Thursday, November 01, 2007

My So-Called Mid-Twenties

I think the dye seeped into my brain while I was waiting for the color to set. Despite ten years, 2,000 miles, and plenty of current developments that all fall squarely into the "Life Doesn't Suck After All" column, I still feel an awful lot like I did when I was 15. A couple of days wouldn't be so bad, but my Angela Chase mood continues apace. What will it take to snap myself out of it? I can't go to college and lose 20 pounds again. That's really only a once in a lifetime thing.

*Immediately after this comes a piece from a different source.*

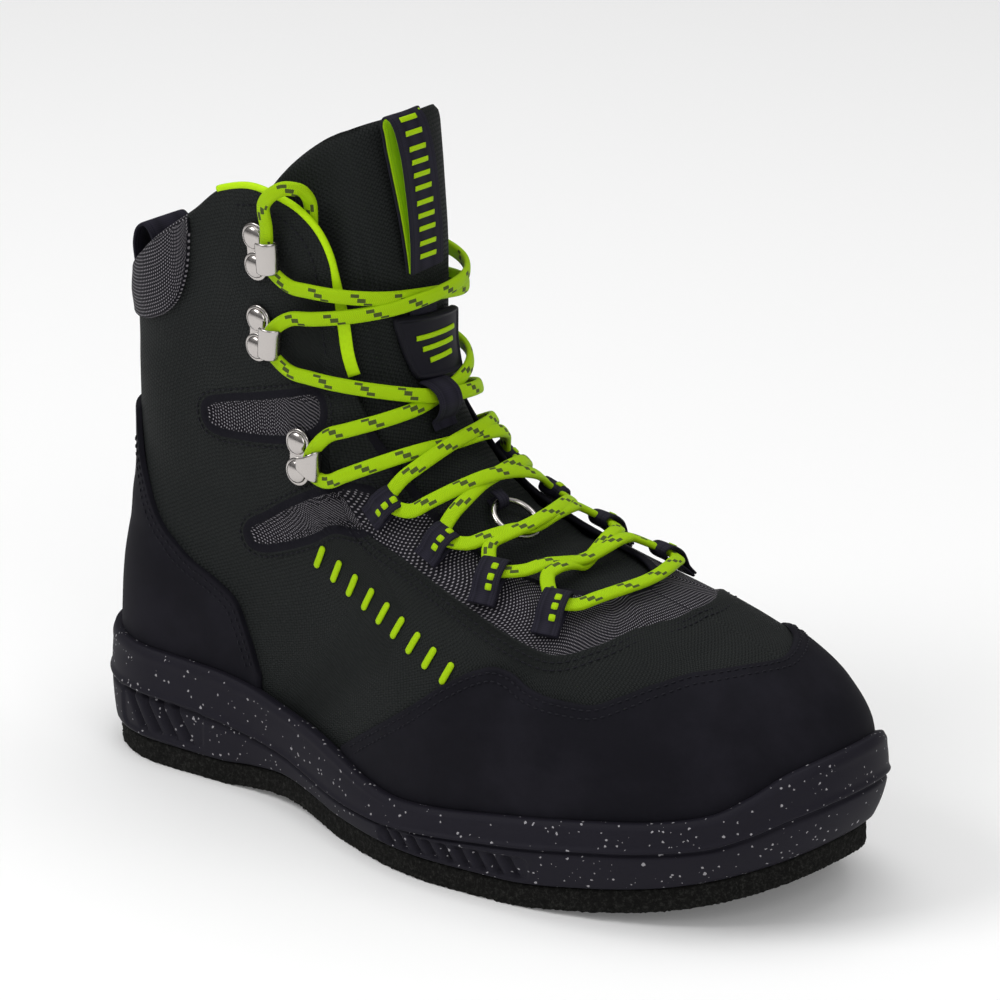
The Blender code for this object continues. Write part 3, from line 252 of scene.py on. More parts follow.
# Edges of the overlays, as turn against height
TOE_CAP_EDGE = columns("turn height", (
    (0.000, 0.838),
    (0.072, 0.846),
    (0.139, 0.842),
    (0.213, 0.810),
    (0.260, 0.770),
    (0.299, 0.738),
    (0.332, 0.742),
    (0.354, 0.758),
    (0.368, 0.792),
    (0.384, 0.800),
    (0.410, 0.778),
    (0.448, 0.720),
    (0.492, 0.618),
    (0.546, 0.484),
    (0.600, 0.345),
))
COUNTER_EDGE = columns("turn height", (
    (0.722, 0.440),
    (0.740, 0.600),
    (0.753, 0.705),
    (0.777, 0.760),
    (0.816, 0.818),
    (0.838, 0.885),
    (0.850, 0.980),
    (0.862, 1.100),
    (0.872, 1.230),
    (1.000, 1.240),
))
WINDOW_DEPTH = 1.2

# Lace loops from the ankle to the toe: where each strap folds, and where it is sewn down
LOOPS = columns("height turn sewn_height sewn_turn", (
    (1.176, 0.272, 1.104, 0.370),
    (1.100, 0.225, 1.030, 0.345),
    (1.040, 0.213, 0.940, 0.342),
    (0.985, 0.195, 0.885, 0.303),
))
LOOP_CLEAR = 0.35
LOOP_SEAT = 0.45
MOUTH_GAP = 0.5
# Where the lace leaves a loop, by its end: share of the strap's span from the fold, and offset
LOOP_MOUTHS = {1: (-0.32, 3.2), -1: (0.06, -7.7)}
CROSS_RISE = 2.5
# Crossings of the lace from the toe upwards: height and lift of the lower strand
CROSSINGS = columns("height lift", (
    (1.042, -1.2),
    (1.100, 2.3),
    (1.212, 2.6),
    (1.316, -0.9),
    (1.424, -0.9),
    (1.724, -0.9),
))

# Hooks from the top down: height, turn and tilt in degrees
HOOKS = columns("height turn tilt", (
    (1.832, 0.425, 0.0),
    (1.585, 0.430, -6.0),
    (1.245, 0.418, -35.0),
))

# Path of the heel loop over the back of the collar: ahead of its outer face and above its edge
HEEL_LOOP_PATH = ((-2.7, -9.0), (-3.1, -2.0), (-4.6, 6.0), (-5.0, 12.0), (-3.2, 17.5),
                  (0.4, 19.8), (4.2, 17.0), (6.6, 9.0), (6.8, 0.0), (6.7, -7.0))
# Route of a lace end from the top hook over the collar: height, turn and lift off the last
LACE_END = ((1.965, 0.405, 4.0), (2.012, 0.385, 4.9), (2.040, 0.350, 3.4),
            (2.030, 0.328, -0.2), (1.985, 0.322, -4.2), (1.935, 0.325, -4.5),
            (1.880, 0.330, -4.5))


def last(height, turn):
    """Outer face of the upper. turn runs from -1, the back, over 0, the front, to 1, the back;
    below 0 it is on the outer side of the foot."""
    height, turn = np.broadcast_arrays(np.asarray(height, float), np.asarray(turn, float))
    level = {name: curve(LEVELS, values, height) for name, values in LAST.items()}
    outer = turn < 0
    heel = np.where(outer, level["heel_out"], level["heel_in"]) * HEEL_WIDTH
    ball = np.where(outer, level["ball_out"], level["ball_in"]) * BALL_WIDTH
    x, y = plan(turn, level["back"], level["front"], level["toe_run"], level["heel_run"],
                heel, ball)
    return np.stack([x, y, height], -1)


def plan(turn, back, front, toe_run, heel_run, heel, ball, waist=0.0):
    """Outline of one level: a round toe, a straight side and a round heel."""
    back = back * SOLE_LENGTH
    front = front * SOLE_LENGTH
    toe_run = toe_run * SOLE_LENGTH
    heel_run = heel_run * SOLE_LENGTH
    side = np.where(turn < 0, -1.0, 1.0)
    straight = front - toe_run - back - heel_run
    total = (toe_run + heel_run) * math.pi / 2 + straight
    gone = np.abs(turn) * total
    toe_angle = np.clip(gone / toe_run, 0, math.pi / 2)
    heel_angle = np.clip((total - gone) / heel_run, 0, math.pi / 2)
    x = (front - toe_run * (1 - np.cos(toe_angle))
         - np.clip(gone - toe_run * math.pi / 2, 0, straight)
         - heel_run * np.cos(heel_angle))
    fullness = np.sin(toe_angle) ** TOE_BLUNT * np.sin(heel_angle) ** HEEL_BLUNT
    share = x / SOLE_LENGTH
    mix = smooth((share - HEEL_ENDS) / (BALL_STARTS - HEEL_ENDS))
    width = heel * (1 - mix) + ball * mix
    width = width - waist * np.exp(-((share - WAIST_AT) / WAIST_SPREAD) ** 2)
    toe_share = 1 - HEEL_BACK / SOLE_LENGTH
    middle = SWING * BALL_WIDTH * smooth((share - SWING_FROM) / (toe_share - SWING_FROM))
    return x, middle + side * width * fullness


def last_normal(height, turn):
    """Outward unit normal of the last."""
    around = last(height, np.asarray(turn) + 1e-4) - last(height, np.asarray(turn) - 1e-4)
    upward = last(np.asarray(height) + 0.05, turn) - last(np.asarray(height) - 0.05, turn)
    return unit(np.cross(around, upward), 1e-12)


def level_normal(height, turn):
    """The last's normal laid level."""
    return unit(last_normal(height, turn) * (1.0, 1.0, 0.0), 1e-12)


def on_last(height, turn, lift=0.0):
    """A point lifted off the last along its normal."""
    lift = np.asarray(lift, float)[..., None]
    return last(height, turn) + last_normal(height, turn) * lift


def sole_share(name, x):
    return curve(SOLE["along"], SOLE[name], np.asarray(x) / SOLE_LENGTH)


def sole_height(name, x):
    return sole_share(name, x) * HEEL_HEIGHT


def level_on_last(name, turn):
    """Height at which the last meets the sole's bed or rim."""
    height = np.full(np.shape(turn), HEEL_HEIGHT)
    for _ in range(14):
        height = sole_height(name, last(height, turn)[..., 0])
    return height


def felt_outline(turn, grow=0.0):
    """Plan of the felt, grown outwards."""
    plan_of = FELT_PLAN
    outer = turn < 0
    heel = np.where(outer, plan_of["heel_out"], plan_of["heel_in"]) * HEEL_WIDTH + grow
    ball = np.where(outer, plan_of["ball_out"], plan_of["ball_in"]) * BALL_WIDTH + grow
    waist = np.where(outer, plan_of["waist_out"], plan_of["waist_in"]) * HEEL_WIDTH
    x, y = plan(turn, plan_of["back"] - grow / SOLE_LENGTH, plan_of["front"] + grow / SOLE_LENGTH,
                plan_of["toe_run"], plan_of["heel_run"], heel, ball, waist)
    return x, y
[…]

I am angry with you, Target. The DVDs came out on Tuesday. Why are they not going to be in your store until Saturday? Why do you have to make me more prone to cry than I already am? Is it not enough of a clue for you that I walked in wearing a huge frown and an unfortunately pinkish/red dye job? I don't have enough Matthew Sweet on my iPod to sustain another day of this mood.

Do you even know what I listened to on my way to your store? Oasis. OASIS. Yeah, it was that bad. And you couldn't even meet me there. You couldn't even meet me in the late '90s. I'm so disappointed it you, Target.

1 comment:

Perfect Ratio said...

I just think maybe you're a method Halloween costume actor? Like Gosling!